The key takeaways, she said, are that new technologies will mean “new ingredients, more efficient farms, and better delivery of food.”

Chef Eric Ripert, at Techonomy NYC. (Photo: Rebecca Greenfield)

To wrap up the food portion of the day, Techonomy founder David Kirkpatrick welcomed one of the top chef/restauranteurs in the world, Eric Ripert, co-owner of the Michelin-star Le Bernardin, to the stage.

“I have always been passionate about eating well and the craftsmanship of food. My dream was to be the chef I am today at a restaurant like Le Bernardin.”

Ripert was clear about his respect for food and where it come from. “We don’t serve endangered species,” he said (Le Bernardin is a seafood restaurant). “And we pay the right price for our food so the fisherman can follow the rules and maintain sustainability and make a living.”

He said he believes technology is just a tool — it’s neutral — and we can use it for good or bad. “Our motivation is important,” he said. “Fisherman could take everything out of the ocean, but technology can be used to monitor the catch and keep things healthy. It’s time to use technology for the right reasons.”

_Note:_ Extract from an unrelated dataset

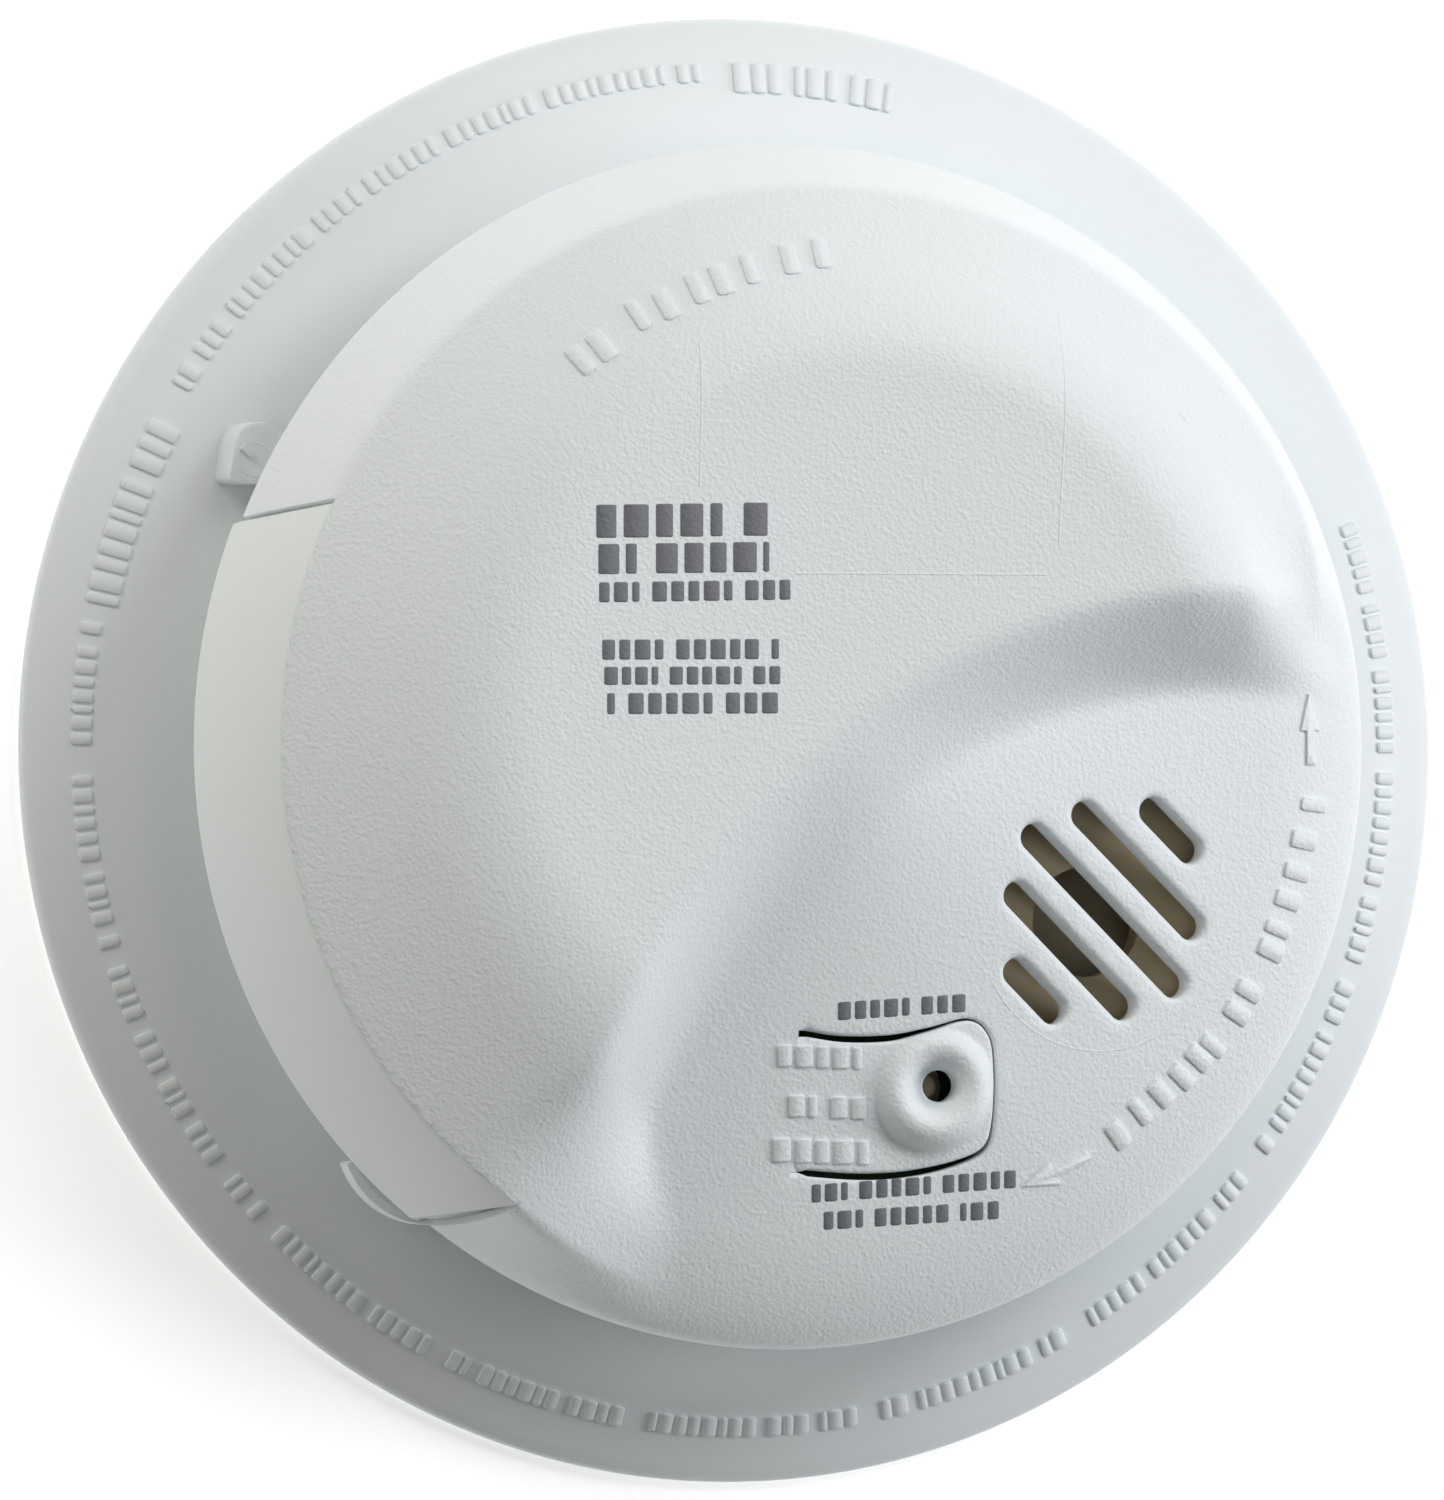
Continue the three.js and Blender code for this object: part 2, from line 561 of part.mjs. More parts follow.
function hornHousing() {
  const cup = turned([
    [HORN_RADIUS - 1.4, PART_FOOT], [HORN_RADIUS, PART_FOOT], [HORN_RADIUS, HORN_TOP - 0.8],
    [HORN_RADIUS - 0.8, HORN_TOP], [HORN_MOUTH_RADIUS, HORN_TOP], [HORN_MOUTH_RADIUS, HORN_TOP - 3],
    [HORN_MOUTH_RADIUS + 1, HORN_TOP - 3], [HORN_MOUTH_RADIUS + 1, HORN_TOP - 1.4],
    [HORN_RADIUS - 1.4, HORN_TOP - 1.4], [HORN_RADIUS - 1.4, 19.2], [HORN_RADIUS - 2.4, 19.2],
    [HORN_RADIUS - 2.4, 18.2], [HORN_RADIUS - 1.4, 18.2],
  ], 28);
  return cup.translate([...HORN_CENTRE, 0]);
}

const piezoDisc = () => cylinder(13.2, 17.5, 17.9, HORN_CENTRE, 32);
const piezoCeramic = () => cylinder(9, 18.2, 18.5, HORN_CENTRE, 24);
const piezoSupport = () => tube(10.6, 13.2, PART_FOOT, 17.2, HORN_CENTRE, 24);

const SENSOR_CENTRE = [8, 20];

function sensorCan() {
  const can = turned([
    [0, PART_FOOT], [10, PART_FOOT], [10, 17], [9.5, 17.5], [9.5, 18.3],
    [10, 18.8], [10, 31.4], [9.6, 31.9], [0, 31.9],
  ], 24);
  return can.translate([...SENSOR_CENTRE, 0]);
}

function sensorCap() {
  const outline = [[0, 32.2], [10.2, 32.2], [10.2, 33.4], [9.6, 34], [0, 34]];
  let cap = turned(outline, 24).translate([...SENSOR_CENTRE, 0]);
  for (let i = 0; i < 6; i += 1) {
    const [x, y] = polar(4, 60 * i);
    cap = cap.subtract(cylinder(1, 30, 36, [SENSOR_CENTRE[0] + x, SENSOR_CENTRE[1] + y], 8));
  }
  return cap;
}

const sensorGasket = () => tube(6.8, 9.2, 34.3, 36.8, SENSOR_CENTRE, 24);

function lampBody() {
  const lamp = turned([
    [0, PART_FOOT], [1.9, PART_FOOT], [1.9, 15.7], [1.5, 15.7],
    [1.5, 18.4], [1.2, 19.2], [0.6, 19.6], [0, 19.7],
  ], 14);
  return lamp.translate([...PAD_CENTRE, 0]);
}

function lightPipe() {
  const pipe = turned([
    [2.3, PART_FOOT], [3.2, PART_FOOT], [3.2, 21], [1.4, 22], [1.4, 25.8],
    [1.1, 26.3], [0, 26.5], [0, 20.3], [2.3, 20.3],
  ], 16);
  return pipe.translate([...PAD_CENTRE, 0]);
}

function standingCan(radius, height, centre) {
  const can = turned([
    [0, PART_FOOT], [radius, PART_FOOT], [radius, 16.2], [radius - 0.4, 16.6],
    [radius - 0.4, 17], [radius, 17.4],
    [radius, PART_FOOT + height - 0.5], [radius - 0.5, PART_FOOT + height], [0, PART_FOOT + height],
  ], 16);
  return can.translate([...centre, 0]);
}

function filmCapacitor() {
  const brick = roundedRectangle(17, 8, 0.8);
  return prism(brick, PART_FOOT, PART_FOOT + 12, 3).translate([28, 21, 0]);
}

function varistor() {
  const disc = new THREE.CylinderGeometry(5.2, 5.2, 3.6, 28);
  const round = solidOf(disc.translate(37, 3, 20.4));
  return round.add(block(34.6, 39.4, 1.4, 4.6, PART_FOOT, 17.5));
}

function inductor() {
  const spool = turned([
    [0, PART_FOOT], [5.4, PART_FOOT], [5.4, 16.2], [3.8, 16.6],
    [3.8, 22], [5.4, 22.4], [5.4, 23.6], [0, 23.6],
  ], 20);
  return spool.translate([9, -10, 0]);
}

const microcontroller = () => chip(10.2, 7.6, 2.4, [-3, 6]);
const rectifier = () => chip(7, 6.2, 4, [25, 7]);

function chip(length, width, height, [x, y]) {
  const shape = outlineShape([
    [-length / 2, -width / 2], [length / 2, -width / 2], [length / 2, width / 2], [-length / 2, width / 2],
  ]);
  const body = prism(shape, PART_FOOT, PART_FOOT + height).translate([x, y, 0]);
  const dot = cylinder(0.6, PART_FOOT + height - 0.3, 40, [x - length / 2 + 1.4, y + width / 2 - 1.4], 12);
  return body.subtract(dot);
}

function powerResistor() {
  const barrel = new THREE.CylinderGeometry(2.3, 2.3, 13, 20);
  const waist = new THREE.CylinderGeometry(1.9, 1.9, 16, 20);
  const body = solidOf(barrel.rotateZ(Math.PI / 2)).add(solidOf(waist.rotateZ(Math.PI / 2)));
  return body.translate([-2, -20, PART_FOOT + 2.6]);
}

// Power inlet: a three pin socket that opens through the back of the housing.
const INLET_CENTRE = [0, -4];

function powerInlet() {
  const [x, y] = INLET_CENTRE;
  let inlet = block(x - 12, x + 12, y - 6.5, y + 6.5, FLOOR_BOTTOM + GAP, BOARD_BOTTOM - GAP);
  inlet = inlet.subtract(block(x - 10.8, x + 10.8, y - 5.3, y + 5.3, 0, 11.8));
  for (const side of [-1, 0, 1]) {
    const px = x + 6.5 * side;
    inlet = inlet.subtract(block(px - 0.8, px + 0.8, y - 0.8, y + 0.8, 10, 14));
  }
  return inlet;
}

function inletPin(side) {
  const x = INLET_CENTRE[0] + 6.5 * side;
  const y = INLET_CENTRE[1];
  return block(x - 0.5, x + 0.5, y - 0.5, y + 0.5, 7.4, BOARD_BOTTOM - GAP);
}

// Assembly -------------------------------------------------------------------------------------

function part(name, solid, material) {
  const mesh = new THREE.Mesh(geometryOf(solid), material);
  mesh.name = name;
  return mesh;
}

function group(...members) {
  const made = new THREE.Group();
  made.add(...members);
  return made;
}

const housing = group(
  part('base_housing', baseHousing(), WHITE),
  part('front_cover', frontCover(), WHITE),
  ...SCREW_PLACES.map((place, i) => part(`case_screw_${i + 1}`, caseScrew(place), STEEL)),
);

const drawer = group(
  part('battery_drawer', batteryDrawer(), WHITE),
  part('battery_case', batteryCase(), BLACK),
  part('battery_positive_terminal', batteryTerminal(2.9, TERMINAL_SPREAD, 20), TIN),
  part('battery_negative_terminal', batteryTerminal(4.1, -TERMINAL_SPREAD, 6), TIN),
);

const drawerSupports = group(
  part('drawer_hinge_pin', hingePin(), STEEL),
  part('contact_holder', contactHolder(), TAN),
  part('battery_contact_positive', flatContact(BATTERY_MIDDLE[0] + TERMINAL_SPREAD), TIN),
  part('battery_contact_negative', bowedContact(BATTERY_MIDDLE[0] - TERMINAL_SPREAD), TIN),
);

const button = group(
  part('test_button', testButton(), WHITE),
  part('switch_plunger', switchPlunger(), BLACK),
  part('switch_body', switchBody(), BLACK),
);

const sounder = group(
  part('horn_housing', hornHousing(), TAN),
  part('piezo_support_ring', piezoSupport(), TAN),
  part('piezo_disc', piezoDisc(), BRASS),
  part('piezo_ceramic', piezoCeramic(), CERAMIC),
);

const sensor = group(
  part('gas_sensor_can', sensorCan(), STEEL),
  part('gas_sensor_cap', sensorCap(), BLACK),
  part('gas_sensor_gasket', sensorGasket(), FOAM),
);

const boardParts = group(
  part('circuit_board', circuitBoard(), BOARD_GREEN),
  part('microcontroller', microcontroller(), BLACK),
  part('rectifier', rectifier(), BLACK),
  part('film_capacitor', filmCapacitor(), YELLOW),
  part('reservoir_capacitor', standingCan(5, 12, [-9, 31]), BLUE),
  part('smoothing_capacitor', standingCan(4, 11, [-1, 36]), BLUE),
  part('varistor', varistor(), BLUE),
  part('horn_inductor', inductor(), BLACK),
  part('dropper_resistor', powerResistor(), CERAMIC),
  part('indicator_lamp', lampBody(), RED),
  part('light_pipe', lightPipe(), CLEAR),
);

const supply = group(
  part('power_inlet', powerInlet(), BLACK),
  part('inlet_pin_live', inletPin(-1), BRASS),
  part('inlet_pin_interconnect', inletPin(0), BRASS),
  part('inlet_pin_neutral', inletPin(1), BRASS),
);

const alarm = group(
  part('mounting_bracket', mountingBracket(), WHITE),
  housing, drawer, drawerSupports, button, sounder, sensor, boardParts, supply,
);

export default alarm;
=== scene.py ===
import itertools
import json
import math

import bpy
import numpy as np
from mathutils import Matrix, Vector, geometry


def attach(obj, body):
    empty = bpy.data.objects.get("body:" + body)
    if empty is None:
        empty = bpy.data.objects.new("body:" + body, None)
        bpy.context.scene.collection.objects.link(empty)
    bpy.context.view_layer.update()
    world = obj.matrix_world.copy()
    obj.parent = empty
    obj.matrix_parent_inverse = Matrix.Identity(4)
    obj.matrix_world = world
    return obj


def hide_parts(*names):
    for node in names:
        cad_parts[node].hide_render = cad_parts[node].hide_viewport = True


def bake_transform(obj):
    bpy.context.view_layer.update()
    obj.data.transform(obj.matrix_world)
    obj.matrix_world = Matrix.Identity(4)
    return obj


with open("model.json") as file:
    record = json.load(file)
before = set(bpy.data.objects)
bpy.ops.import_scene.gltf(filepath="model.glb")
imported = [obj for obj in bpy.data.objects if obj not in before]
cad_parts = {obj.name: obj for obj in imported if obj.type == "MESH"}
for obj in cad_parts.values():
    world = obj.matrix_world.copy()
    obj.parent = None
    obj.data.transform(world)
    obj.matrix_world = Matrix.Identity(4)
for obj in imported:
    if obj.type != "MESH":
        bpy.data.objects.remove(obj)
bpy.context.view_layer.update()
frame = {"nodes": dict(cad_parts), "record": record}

MM = 0.001

# Camera, in metres apart from the lens and its sensor ------------------------------------------

CAMERA_BACK = (-0.2717, -0.0176, 0.9622)
CAMERA_DISTANCE = 6
CAMERA_LENS = 1484.4
CAMERA_SENSOR = 36
CAMERA_AIM_HEIGHT = 0.0015
CAMERA_AIM_LEFT = 0.00053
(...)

Ripert concluded by saying how proud he is of his role as Vice Chairman of City Harvest, which “exists to end hunger in communities throughout New York City. . . through food rescue and distribution, education, and other practical, innovative solutions.”

When asked by an audience member what he has been most surprised about, over the years, in his life as a world-famous chef, Ripert said: “I am mostly surprised by the interest that the media has had with chefs like me and how we have become so famous. Forty years ago, no one would have called me to do this.”